This week, AMD delivered a financial report that, on paper, looked like a triumph. Revenue crossed the historic $10.3 billion mark, data center sales surged by 39%, and earnings per share beat analyst consensus. Yet, the market’s response was a brutal execution: a 17% single-day collapse, erasing tens of billions in market cap.
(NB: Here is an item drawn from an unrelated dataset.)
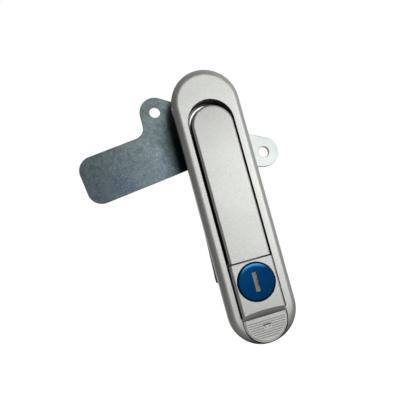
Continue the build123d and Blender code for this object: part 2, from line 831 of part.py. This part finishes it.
def pad_layer(outline, start, end):
    """Slice of the pad between two depths below its sloped front."""
    top, low = button_top + 1, button_tip - 1
    section = Polyline(
        (pad_surface(top) + start, top),
        (pad_surface(low) + start, low),
        (pad_surface(low) + end, low),
        (pad_surface(top) + end, top),
        close=True,
    )
    wedge = extrude(Plane.YZ.offset(-flange_radius) * make_face(section), amount=flange_width)
    return wedge & slab(outline, crown - 3, tray_back)


def arrow_outline(gap):
    half = arrow_width / 2 + gap
    top = arrow_top + gap
    tip = arrow_top - arrow_height - gap
    return make_face(Polyline((-half, top), (half, top), (0, tip), close=True))


def front_bevel(body, depth, width):
    """Slope round the front face, apart from its straight upper edge."""
    front = body.faces().sort_by(Axis.Y)[0]
    rim = [edge for edge in front.edges() if edge.center().Z < button_top - 0.1]
    return chamfer(rim, length=depth, length2=width)


def release_button():
    plan = cup(button_radius, button_top, button_centre)
    skirt = front_bevel(pad_layer(plan, pad_height, button_thickness), skirt_drop, pad_inset - pad_edge)
    pad = pad_layer(cup(button_radius - pad_inset + pad_edge, button_top, button_centre), 0, button_thickness)
    body = skirt + front_bevel(pad, pad_height, pad_edge)
    border = pad_inset + rib_border
    inner = cup(button_radius - border, button_top - border, button_centre)
    keep = Pos(0, arrow_top - arrow_height / 2) * Rectangle(arrow_width + 1.2, arrow_height + 1.0)
    count = int((button_top - button_tip - 2 * border) / rib_pitch)
    for row in range(count):
        z = button_top - border - (row + 0.5) * rib_pitch
        groove = Pos(0, z) * Rectangle(2 * button_radius, rib_pitch / 2)
        body -= pad_layer((groove & inner) - keep, -1, rib_depth)
    body -= pad_layer(arrow_outline(0), -1, arrow_depth)
    leg = button_leg_width / 2
    body += brick(-leg, leg, pad_top_y + 1, button_leg_back, button_leg_bottom, button_leg_top)
    return body + button_hinge()


def button_hinge():
    """Rib behind the pad's lower end, with a trunnion at each side."""
    low, high = button_hinge_z - trunnion_radius, button_hinge_z + trunnion_radius
    half = sqrt(button_radius**2 - (button_centre - low)**2) - slip
    rib_front = pad_surface(button_hinge_z) + button_thickness / 2
    rib = brick(-half, half, rib_front, button_hinge_y, low, high)
    return rib + cross_rod(trunnion_radius, -trunnion_end(), trunnion_end(), button_hinge_y, button_hinge_z)


def button_arrow():
    return pad_layer(arrow_outline(-snug), 0.05, arrow_depth)


# --- Latch slide and rear cover ---
def latch_slide():
    half = latch_width / 2
    neck = latch_neck_width / 2
    tip = latch_tip_width / 2
    right = [(half, latch_leg_bottom), (half, latch_shoulder), (neck, latch_shoulder)]
    right += [(neck, latch_taper_top), (tip, latch_bottom)]
    left = [(-x, z) for x, z in reversed(right)]
    body = slab(make_face(Polyline(*right, *left, close=True)), latch_front, latch_back)
    leg = latch_leg_width / 2
    body += brick(-leg, leg, hook_front, latch_back, latch_leg_bottom, latch_top)
    body += brick(-leg, leg, hook_front, hook_back, latch_top - 0.1, latch_top + latch_hook_reach)
    window = latch_window_width / 2
    body -= brick(-window, window, latch_front - 1, latch_back + 1, latch_window_bottom, latch_window_top)
    for side in (-1, 1):
        left, right = side * spring_x - spring_slot_width / 2, side * spring_x + spring_slot_width / 2
        body -= brick(left, right, latch_front - 1, latch_back + 1, spring_slot_bottom, spring_slot_top)
    tab_low = cylinder_z + lever_width / 2 + latch_travel + 0.3
    tab_end = tab_width - lever_length
    body += brick(-lever_length, tab_end, lever_front + 0.1, latch_front, tab_low, tab_low + tab_height)
    corners = [edge for edge in body.edges().filter_by(Axis.Y) if edge.center().Z < latch_bottom + 0.1]
    return fillet(corners, 1.5)


def latch_springs():
    middle = (latch_front + latch_back) / 2
    length = spring_slot_top - spring_seat_z - 2 * slip
    springs = []
    for side in (-1, 1):
        start = (side * spring_x, middle, spring_seat_z + slip)
        springs.append(coil(spring_radius, spring_wire_radius, 1.1, start, length, (0, 0, 1)))
    return Compound(springs)


def lock_cover():
    body = slab(lock_box_outline(), lock_box_depth, cover_back)
    inside = lock_box_depth + 0.2
    outer = latch_width / 2
    rib = brick(outer - cover_rib_width, outer, latch_back + 0.1, inside, slot_end + 1, block_top - 3)
    post_low = spring_seat_z - spring_post_height
    post = brick(spring_x - 1, spring_x + 1, latch_front - 0.1, inside, post_low, spring_seat_z)
    for piece in (rib, post):
        body += piece + mirror(piece, Plane.YZ)
    for x, z in cover_screw_places():
        body -= countersunk(x, z, snug)
    return body


def countersunk(x, z, gap):
    """Screw with a flush cone head, or its hole when a gap is given."""
    head_height = cover_screw_head_radius - cover_screw_radius
    end = cover_back if gap == 0 else cover_back + 0.5
    shank = rod(cover_screw_radius + gap, cover_screw_front + 0.2, end, x, z)
    wide = cover_screw_head_radius + gap
    narrow = cover_screw_radius + gap
    place = Plane(origin=(x, cover_back - head_height / 2, z), z_dir=(0, 1, 0))
    return shank + place * Cone(narrow, wide, head_height)


def cover_screws():
    screws = []
    for x, z in cover_screw_places():
        socket = Plane.XZ.offset(-cover_back) * Pos(x, z) * RegularPolygon(cover_screw_socket, 6)
        screws.append(countersunk(x, z, 0) - extrude(socket, amount=cover_screw_socket_depth))
    return Compound(screws)


nodes = [
    body_housing, gasket, clamp_bracket, clamp_screws, rotor, rotor_bush, thrust_washer, rotor_o_ring,
    retaining_washer, retaining_ring, handle, handle_pin, popup_spring, cam_plate, cam_washer,
    cam_spring_washer, cam_screw, lock_block, block_pins, cylinder_body, cylinder_clip, cylinder_plug,
    key_cap, key_shutter, plug_lever, lever_screw, release_button, button_arrow, latch_slide,
    latch_springs, lock_cover, cover_screws,
]

os.makedirs("parts", exist_ok=True)
for node in nodes:
    export_step(node(), f"parts/{node.__name__}.step")
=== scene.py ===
import bpy
import json
import math
from mathutils import Matrix, Vector


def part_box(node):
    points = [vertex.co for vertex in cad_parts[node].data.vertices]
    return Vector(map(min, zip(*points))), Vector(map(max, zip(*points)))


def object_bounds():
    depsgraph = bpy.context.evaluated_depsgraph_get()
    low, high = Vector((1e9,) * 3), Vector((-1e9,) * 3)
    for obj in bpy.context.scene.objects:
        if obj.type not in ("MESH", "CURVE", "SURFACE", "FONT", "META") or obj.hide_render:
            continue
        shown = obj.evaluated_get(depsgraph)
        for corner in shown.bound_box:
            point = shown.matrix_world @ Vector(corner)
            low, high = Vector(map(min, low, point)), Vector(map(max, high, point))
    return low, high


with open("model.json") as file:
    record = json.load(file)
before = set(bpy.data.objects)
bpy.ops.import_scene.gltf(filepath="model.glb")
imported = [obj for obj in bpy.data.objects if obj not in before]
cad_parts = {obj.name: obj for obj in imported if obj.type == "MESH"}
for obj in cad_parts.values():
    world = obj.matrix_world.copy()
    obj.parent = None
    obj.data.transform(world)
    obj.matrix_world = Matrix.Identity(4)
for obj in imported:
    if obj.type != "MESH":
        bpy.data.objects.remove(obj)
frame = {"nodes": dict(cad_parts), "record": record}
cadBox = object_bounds()
nodes = frame["nodes"]
print("frame loaded,", len(nodes), "nodes")


# Camera: held a little left of and below the lock, and rolled so that the lock leans
cameraSet = {
    "place": (-0.06848, -0.29228, -0.05849),
    "aim": (-0.01640, -0.00216, -0.03857),
    "rollDegrees": 15.12,
    "lens": 50.2,
    "sensor": 36.0,
    "near": 0.01,
}


def makeCamera():
    data = bpy.data.cameras.new("camera")
    data.lens = cameraSet["lens"]
    data.sensor_width = cameraSet["sensor"]
    data.clip_start = cameraSet["near"]
    camera = bpy.data.objects.new("camera", data)
    bpy.context.scene.collection.objects.link(camera)
    place = Vector(cameraSet["place"])
    direction = Vector(cameraSet["aim"]) - place
    level = direction.to_track_quat("-Z", "Y").to_matrix().to_4x4()
    roll = Matrix.Rotation(math.radians(-cameraSet["rollDegrees"]), 4, "Z")
    camera.matrix_world = Matrix.Translation(place) @ level @ roll
    bpy.context.scene.camera = camera


makeCamera()
bpy.context.scene.view_settings.view_transform = "Standard"
print("camera placed")


fullWhite = (1, 1, 1, 1)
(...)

To the retail observer, this looks like an irrational “sell-the-news” event or a “mispriced” buying opportunity. But if you believe the “overreaction” narrative, you are likely falling into a sophisticated cognitive trap. Behind the curated slides of CEO Lisa Su lies a masterpiece of financial cosmetics. Wall Street didn’t sell because they were panicked; they sold because they looked at the footnotes and realized the growth engine is stalling.

AMD stock
AMD stock

1. The Anatomy of a “Cosmetic” Margin

The headline boasted a non-GAAP gross margin of 57%. In the semiconductor world, that suggests immense pricing power. However, a forensic look at the 10-Q filing reveals that this margin wasn’t earned through product dominance—it was manufactured through two unsustainable “one-offs.”

The “Last Call” in China

AMD recognized $390 million from MI308 sales to China—a restricted chip specifically designed to skirt export controls. This wasn’t organic demand; it was “end-of-life” hoarding by Chinese firms fearing a total window closure. AMD’s own guidance for Q1 2026 shows this revenue cratering to $100 million. It’s a classic “pull-forward” of future earnings to save the current quarter.

The Accounting Ghost

The release of $360 million in inventory reserves is even more cynical. This is money AMD previously wrote off as “worthless.” Because of the sudden China rush, they sold the “trash” and booked the reversal as pure profit. It makes the wallet fat today, but it tells us zero about AMD’s ability to compete with Nvidia tomorrow.

AMD Company
AMD Company

2. The Death Sentence: Sequential Contraction

In the 2026 AI era, the market has moved from the “Story Phase” to the “Verification Phase.” The cardinal sin in a high-growth sector is sequential deceleration.

AMD’s Q1 2026 guidance came in at $9.8 billion—a 5% decline from the current quarter. Management blamed “seasonal weakness in gaming consoles,” but Wall Street isn’t paying a 120x P/E ratio for a console cycle. They are paying for an AI moonshot. When Nvidia is growing at a triple-digit clip and showing no signs of stopping, a sequential drop from the #2 player is a signal that they are losing the “Growth Slope” battle.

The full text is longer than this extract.